As described in Exodus 26:2, the length of each curtain was twenty-eight cubits and the width of each curtain four cubits; all the curtains had the same measurements. Since a cubit was approximately eighteen inches (45.7 cm), this would make each curtain around forty-two feet (12.8 meters) long, and six feet (1.82 meters) wide. After the ten curtains were completed, Bezalel joined five curtains to one another and the other five curtains he joined to one another. The curtains comprised the walls of the tabernacle according to the design shown by God to Moses on the mountain (Exodus 26:1).

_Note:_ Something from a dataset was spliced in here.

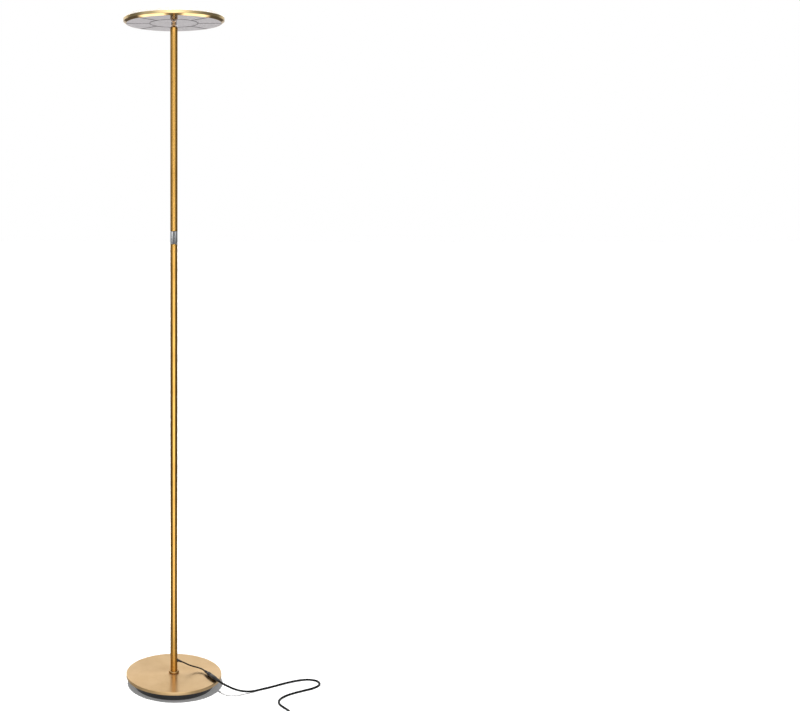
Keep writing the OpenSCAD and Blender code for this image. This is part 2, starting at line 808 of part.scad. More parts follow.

To join the curtains together, Bezalel made loops of blue on the edge of the outermost curtain in the first set; he did likewise on the edge of the curtain that was outermost in the second set (v. 11). The Hebrew word for loop ("lulai") is used only in Exodus 26 and 36. The description of how the loops were to be made is in Exodus 26:4. To provide the means of the connecting the curtains, he made fifty loops in the one curtain and he made fifty loops on the edge of the curtain that was in the second set (v. 12), ensuring that the loops were opposite each other.
Once the loops were made and placed on the curtains, he made fifty clasps of gold and joined the curtains to one another with the clasps, so the tabernacle was a unit (v. 13). These "fifty clasps" (specified in Exodus 26:5) were used with the loops to join the curtains together. Joined together, the curtains would comprise the walls of the "one tabernacle" (Exodus 26:6).